**Aim**
Every line below is to be quoted exactly, with nothing added or dropped.

[Saved entries]
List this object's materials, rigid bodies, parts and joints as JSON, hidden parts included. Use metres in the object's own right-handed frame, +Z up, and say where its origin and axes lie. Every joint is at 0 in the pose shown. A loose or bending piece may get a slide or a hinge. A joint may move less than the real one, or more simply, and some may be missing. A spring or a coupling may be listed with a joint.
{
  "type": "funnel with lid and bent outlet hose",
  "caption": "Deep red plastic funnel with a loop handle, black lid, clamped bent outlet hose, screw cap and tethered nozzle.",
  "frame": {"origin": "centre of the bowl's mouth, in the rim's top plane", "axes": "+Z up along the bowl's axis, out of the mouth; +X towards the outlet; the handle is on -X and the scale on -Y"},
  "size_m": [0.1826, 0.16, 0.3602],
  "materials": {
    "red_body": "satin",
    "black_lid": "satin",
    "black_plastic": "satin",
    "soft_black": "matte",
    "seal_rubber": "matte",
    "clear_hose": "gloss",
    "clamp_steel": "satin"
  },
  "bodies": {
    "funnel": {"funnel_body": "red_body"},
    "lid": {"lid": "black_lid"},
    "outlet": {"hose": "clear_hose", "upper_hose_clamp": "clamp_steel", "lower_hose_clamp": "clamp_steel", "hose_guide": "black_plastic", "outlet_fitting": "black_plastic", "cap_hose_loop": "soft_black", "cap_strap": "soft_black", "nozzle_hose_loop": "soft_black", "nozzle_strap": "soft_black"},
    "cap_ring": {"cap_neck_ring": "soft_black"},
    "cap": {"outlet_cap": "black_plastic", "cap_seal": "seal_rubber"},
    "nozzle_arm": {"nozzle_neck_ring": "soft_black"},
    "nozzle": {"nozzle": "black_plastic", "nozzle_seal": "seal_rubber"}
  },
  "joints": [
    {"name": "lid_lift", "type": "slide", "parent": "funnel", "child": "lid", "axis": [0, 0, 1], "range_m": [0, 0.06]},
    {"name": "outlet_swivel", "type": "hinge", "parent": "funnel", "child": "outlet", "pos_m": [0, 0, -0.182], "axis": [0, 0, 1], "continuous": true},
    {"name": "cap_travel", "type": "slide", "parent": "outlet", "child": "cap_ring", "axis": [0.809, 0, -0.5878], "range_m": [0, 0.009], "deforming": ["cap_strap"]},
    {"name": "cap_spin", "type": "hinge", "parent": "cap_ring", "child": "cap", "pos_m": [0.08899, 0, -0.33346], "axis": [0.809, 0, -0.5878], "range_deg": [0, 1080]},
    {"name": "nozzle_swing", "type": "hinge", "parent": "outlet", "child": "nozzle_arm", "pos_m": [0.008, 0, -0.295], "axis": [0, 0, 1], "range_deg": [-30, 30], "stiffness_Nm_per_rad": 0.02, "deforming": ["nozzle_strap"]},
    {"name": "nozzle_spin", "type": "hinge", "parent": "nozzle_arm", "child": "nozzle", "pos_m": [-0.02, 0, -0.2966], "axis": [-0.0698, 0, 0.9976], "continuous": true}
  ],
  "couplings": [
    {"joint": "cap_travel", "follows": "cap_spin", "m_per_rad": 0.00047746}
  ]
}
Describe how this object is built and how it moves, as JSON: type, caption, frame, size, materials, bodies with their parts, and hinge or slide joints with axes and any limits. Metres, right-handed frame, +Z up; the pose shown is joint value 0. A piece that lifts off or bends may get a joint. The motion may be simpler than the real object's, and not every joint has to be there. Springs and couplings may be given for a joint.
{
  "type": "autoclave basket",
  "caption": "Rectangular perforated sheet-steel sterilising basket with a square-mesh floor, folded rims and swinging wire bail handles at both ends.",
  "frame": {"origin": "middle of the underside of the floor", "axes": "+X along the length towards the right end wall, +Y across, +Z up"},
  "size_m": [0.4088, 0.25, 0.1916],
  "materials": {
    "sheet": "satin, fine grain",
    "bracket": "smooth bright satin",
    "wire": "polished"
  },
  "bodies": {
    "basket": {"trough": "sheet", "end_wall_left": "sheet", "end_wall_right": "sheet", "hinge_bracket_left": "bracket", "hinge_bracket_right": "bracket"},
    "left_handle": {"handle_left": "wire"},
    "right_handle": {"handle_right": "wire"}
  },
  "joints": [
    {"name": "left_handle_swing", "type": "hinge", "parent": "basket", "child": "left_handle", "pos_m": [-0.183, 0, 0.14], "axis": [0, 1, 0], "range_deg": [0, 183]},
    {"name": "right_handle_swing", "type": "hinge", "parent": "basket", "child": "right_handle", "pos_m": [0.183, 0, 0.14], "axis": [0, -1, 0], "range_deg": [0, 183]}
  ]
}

**Exercise answer**
List this object's materials, rigid bodies, parts and joints as JSON, hidden parts included. Use metres in the object's own right-handed frame, +Z up, and say where its origin and axes lie. Every joint is at 0 in the pose shown. A loose or bending piece may get a slide or a hinge. A joint may move less than the real one, or more simply, and some may be missing. A spring or a coupling may be listed with a joint.
{
  "type": "funnel with lid and bent outlet hose",
  "caption": "Deep red plastic funnel with a loop handle, black lid, clamped bent outlet hose, screw cap and tethered nozzle.",
  "frame": {"origin": "centre of the bowl's mouth, in the rim's top plane", "axes": "+Z up along the bowl's axis, out of the mouth; +X towards the outlet; the handle is on -X and the scale on -Y"},
  "size_m": [0.1826, 0.16, 0.3602],
  "materials": {
    "red_body": "satin",
    "black_lid": "satin",
    "black_plastic": "satin",
    "soft_black": "matte",
    "seal_rubber": "matte",
    "clear_hose": "gloss",
    "clamp_steel": "satin"
  },
  "bodies": {
    "funnel": {"funnel_body": "red_body"},
    "lid": {"lid": "black_lid"},
    "outlet": {"hose": "clear_hose", "upper_hose_clamp": "clamp_steel", "lower_hose_clamp": "clamp_steel", "hose_guide": "black_plastic", "outlet_fitting": "black_plastic", "cap_hose_loop": "soft_black", "cap_strap": "soft_black", "nozzle_hose_loop": "soft_black", "nozzle_strap": "soft_black"},
    "cap_ring": {"cap_neck_ring": "soft_black"},
    "cap": {"outlet_cap": "black_plastic", "cap_seal": "seal_rubber"},
    "nozzle_arm": {"nozzle_neck_ring": "soft_black"},
    "nozzle": {"nozzle": "black_plastic", "nozzle_seal": "seal_rubber"}
  },
  "joints": [
    {"name": "lid_lift", "type": "slide", "parent": "funnel", "child": "lid", "axis": [0, 0, 1], "range_m": [0, 0.06]},
    {"name": "outlet_swivel", "type": "hinge", "parent": "funnel", "child": "outlet", "pos_m": [0, 0, -0.182], "axis": [0, 0, 1], "continuous": true},
    {"name": "cap_travel", "type": "slide", "parent": "outlet", "child": "cap_ring", "axis": [0.809, 0, -0.5878], "range_m": [0, 0.009], "deforming": ["cap_strap"]},
    {"name": "cap_spin", "type": "hinge", "parent": "cap_ring", "child": "cap", "pos_m": [0.08899, 0, -0.33346], "axis": [0.809, 0, -0.5878], "range_deg": [0, 1080]},
    {"name": "nozzle_swing", "type": "hinge", "parent": "outlet", "child": "nozzle_arm", "pos_m": [0.008, 0, -0.295], "axis": [0, 0, 1], "range_deg": [-30, 30], "stiffness_Nm_per_rad": 0.02, "deforming": ["nozzle_strap"]},
    {"name": "nozzle_spin", "type": "hinge", "parent": "nozzle_arm", "child": "nozzle", "pos_m": [-0.02, 0, -0.2966], "axis": [-0.0698, 0, 0.9976], "continuous": true}
  ],
  "couplings": [
    {"joint": "cap_travel", "follows": "cap_spin", "m_per_rad": 0.00047746}
  ]
}
Describe how this object is built and how it moves, as JSON: type, caption, frame, size, materials, bodies with their parts, and hinge or slide joints with axes and any limits. Metres, right-handed frame, +Z up; the pose shown is joint value 0. A piece that lifts off or bends may get a joint. The motion may be simpler than the real object's, and not every joint has to be there. Springs and couplings may be given for a joint.
{
  "type": "autoclave basket",
  "caption": "Rectangular perforated sheet-steel sterilising basket with a square-mesh floor, folded rims and swinging wire bail handles at both ends.",
  "frame": {"origin": "middle of the underside of the floor", "axes": "+X along the length towards the right end wall, +Y across, +Z up"},
  "size_m": [0.4088, 0.25, 0.1916],
  "materials": {
    "sheet": "satin, fine grain",
    "bracket": "smooth bright satin",
    "wire": "polished"
  },
  "bodies": {
    "basket": {"trough": "sheet", "end_wall_left": "sheet", "end_wall_right": "sheet", "hinge_bracket_left": "bracket", "hinge_bracket_right": "bracket"},
    "left_handle": {"handle_left": "wire"},
    "right_handle": {"handle_right": "wire"}
  },
  "joints": [
    {"name": "left_handle_swing", "type": "hinge", "parent": "basket", "child": "left_handle", "pos_m": [-0.183, 0, 0.14], "axis": [0, 1, 0], "range_deg": [0, 183]},
    {"name": "right_handle_swing", "type": "hinge", "parent": "basket", "child": "right_handle", "pos_m": [0.183, 0, 0.14], "axis": [0, -1, 0], "range_deg": [0, 183]}
  ]
}